# How to tell kids under 10 about moving to Dubai



## Ozpat (Dec 12, 2010)

Hi all
We have just been given the green light on an expat assignment to Dubai for the next couple of years. We have 2 boys aged 5 and 9 that we now need to tell.

I think the 5 year old will handle it ok, but will look to his older brother for how to react. If his brother reacts badly, then so will he.

His older brother is very conservative, somewhat shy and I think will be _very _upset about leaving his school, his friends, some of his pets and his comfort zone as a whole.

Can any parents out there give me any advice about how you told your children about your international move? I'm so nervous about this as it will shape the whole way they deal with the transition...

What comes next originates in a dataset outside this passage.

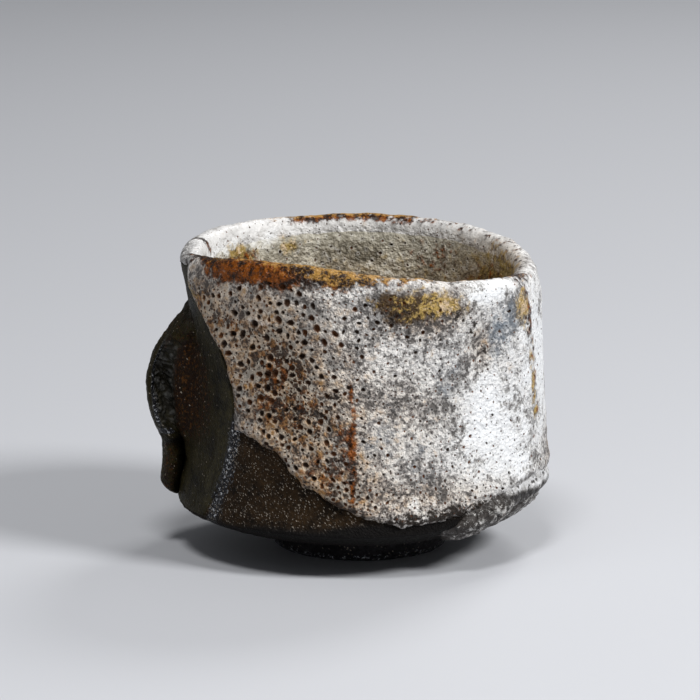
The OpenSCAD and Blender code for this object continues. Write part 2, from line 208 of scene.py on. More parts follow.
@dataclass
class Profile:
    """The clay's outline in each half plane through the axis, read from the packed clay body.

    Each outline runs from the flat inside the foot ring, out under the base, up the wall, over the lip and down
    the inside to the middle of the floor. Places on it are lengths along it, counted from the top of the lip.
    """

    columns: int = 480
    step: float = 0.4
    under_length: float = 72.0
    inside_length: float = 70.0
    gauge_z: float = 48.0
    floor_middle_z: float = 8.0
    under_radii: tuple[float, float] = (11.5, 27.5)
    edge_centre: tuple[float, float] = (28.5, 12.5)
    wall_start_z: float = 17.0
    crown_depth: float = 1.8
    inside_end_z: float = 23.0
    bowl_centre: tuple[float, float] = (17.5, 22.0)
    blur_columns: float = 1.8
    grid: Array = field(init=False)
    tops: Array = field(init=False)
    starts: Array = field(init=False)
    ends: Array = field(init=False)

    def __post_init__(self) -> None:
        """Cast the rays and keep the outlines on an even net."""
        tree = tree_of(["clay_body"])
        turns = np.radians(np.arange(self.columns) * 360 / self.columns)
        net, self.tops, self.starts, self.ends = map(np.array, zip(*(self.outline(tree, turn) for turn in turns)))
        self.grid = self.blurred(net)

    def outline(self, tree: BVHTree, turn: float) -> tuple[Array, float, float, float]:
        """Read one outline.

        Args:
            tree: The clay body.
            turn: Angle of the half plane, in radians.

        Returns:
            Radius and height at even steps along the outline, the height of the lip, and where the outline starts
            and ends.
        """
        out = Vector((math.cos(turn), math.sin(turn), 0))
        up = Vector((0, 0, 1))

        def cast(radius: float, height: float, way_out: float, way_up: float) -> tuple[float, float]:
            """Return radius and height of where a ray in the half plane lands."""
            hit = tree.ray_cast(out * radius + up * height, out * way_out + up * way_up)[0]
            return (hit.dot(out), hit.z)

        def fan(centre: tuple[float, float], first: float, last: float, count: int) -> list[tuple[float, float]]:
            """Cast rays from one place at even turns."""
            turns = np.radians(np.linspace(first, last, count))
            return [cast(centre[0], centre[1], math.cos(a), math.sin(a)) for a in turns]

        middle = (cast(OUTSIDE, self.gauge_z, -1, 0)[0] + cast(0, self.gauge_z, 1, 0)[0]) / 2
        top = cast(middle, OUTSIDE * 2, 0, -1)[1]
        crown = top - self.crown_depth
        line = [cast(r, self.floor_middle_z, 0, -1) for r in np.linspace(*self.under_radii, 16)]
        line += fan(self.edge_centre, -85, 35, 40)
        line += [cast(OUTSIDE, z, -1, 0) for z in np.linspace(self.wall_start_z, crown - 0.5, 44)]
        line += fan((middle, crown), -10, 90, 12)
        lip = len(line) - 1
        line += fan((middle, crown), 98, 190, 11)
        line += [cast(0, z, 1, 0) for z in np.linspace(crown - 0.6, self.inside_end_z, 32)]
        line += fan(self.bowl_centre, 3, -88, 18)
        line += [cast(r, self.bowl_centre[1], 0, -1) for r in np.linspace(self.bowl_centre[0] - 1, 0, 10)]
        points = np.array(line)
        run = np.concatenate([[0], np.cumsum(np.linalg.norm(np.diff(points, axis=0), axis=1))])
        run -= run[lip]
        steps = np.arange(-self.under_length, self.inside_length, self.step)
        return np.column_stack([np.interp(steps, run, points[:, k]) for k in (0, 1)]), top, run[0], run[-1]

    def blurred(self, net: Array) -> Array:
        """Blur the net round the cup, so that the frame's flat faces don't show.

        Args:
            net: The outlines, one after another round the cup.

        Returns:
            The blurred net.
        """
        reach = int(self.blur_columns * 3)
        offsets = np.arange(-reach, reach + 1)
        weights = np.exp(-0.5 * (offsets / self.blur_columns) ** 2)
        weights /= weights.sum()
        return sum(w * np.roll(net, k, axis=0) for k, w in zip(offsets, weights))

    def read(self, angle: Array, run: Array) -> Array:
        """Read the outlines between their points.

        Args:
            angle: Angles.
            run: Lengths along the outline.

        Returns:
            Radius and height at each.
        """
        column = np.asarray(angle) / 360 * self.columns
        row = np.clip((np.asarray(run) + self.under_length) / self.step, 0, self.grid.shape[1] - 1.001)
        i, j = np.floor(column).astype(int), np.floor(row).astype(int)
        u, v = (column - i)[:, None], (row - j)[:, None]
        a, b = self.grid[i % self.columns, j], self.grid[(i + 1) % self.columns, j]
        c, d = self.grid[i % self.columns, j + 1], self.grid[(i + 1) % self.columns, j + 1]
        return a * (1 - u) * (1 - v) + b * u * (1 - v) + c * (1 - u) * v + d * u * v

    def points(self, angle: Array, run: Array) -> Array:
        """Return places in space at each angle and length along the outline."""
        radius, height = self.read(angle, run).T
        turn = np.radians(angle)
        return np.column_stack([radius * np.cos(turn), radius * np.sin(turn), height])

    def normals(self, angle: Array, run: Array) -> Array:
        """Find the way out of the clay.

        Args:
            angle: Angles.
            run: Lengths along the outline.

        Returns:
            The direction at each.
        """
        d_angle, d_run = 1.0, 0.6
        across = self.points(angle + d_angle, run) - self.points(angle - d_angle, run)
        along = self.points(angle, run + d_run) - self.points(angle, run - d_run)
        normal = np.cross(across, along)
        return normal / np.maximum(np.linalg.norm(normal, axis=1, keepdims=True), 1e-9)

    def around(self, values: Array, angle: Array) -> Array:
        """Read values that were kept for each outline, such as the height of the lip, at each angle."""
        places = np.arange(self.columns) * 360 / self.columns
        return np.interp(np.asarray(angle) % 360, places, values, period=360)

    def run_at(self, angle: Array, height: Array) -> Array:
        """Find places on the outside of the wall by their height.

        Args:
            angle: Angles.
            height: Heights.

        Returns:
            The length along the outline at each.
        """
        steps = np.arange(self.grid.shape[1]) * self.step - self.under_length
        outside = steps < -1.5
        result = np.empty(len(angle))
        for k, (a, z) in enumerate(zip(angle, height)):
            column = self.grid[int(round(a / 360 * self.columns)) % self.columns, outside, 1]
            low = int(np.argmin(column[steps[outside] < -30]))
            result[k] = np.interp(z, column[low:], steps[outside][low:])
        return result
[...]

In case it's relevant, we are from Queensland Australia and the assignment will probably be for a couple of years.
Thanks in advance


----------



## ccr (Jun 20, 2010)

Not sure if our case is relevant...

We have an 8 year old boy, but he was born internationally so he has already lived in 4 countries by now. Each time we moved, we started by "casually" showing him interest things about the new country (i.e. Pyramids for Egypt, Burj Khalifa in Dubai - world tallest building, indoor ski in Dubai, etc) to get him excited and gauge his reaction.

Most of the time he got excited and showed interest in seeing in person, then we start the approach about "going" there to see it, then gradually about "moving" there. Etc. A gradual process to get him interested and on-board while gauging his reaction.

When we felt he was worried about leaving friends, etc, we backed off a while and re-approach the subject when he felt more positive.

Everyone is different, that is just the approach we used with ours so do not know how it will work with other children - our case is also different that he is already quite used to the moving process since he was younger.

Good luck!


----------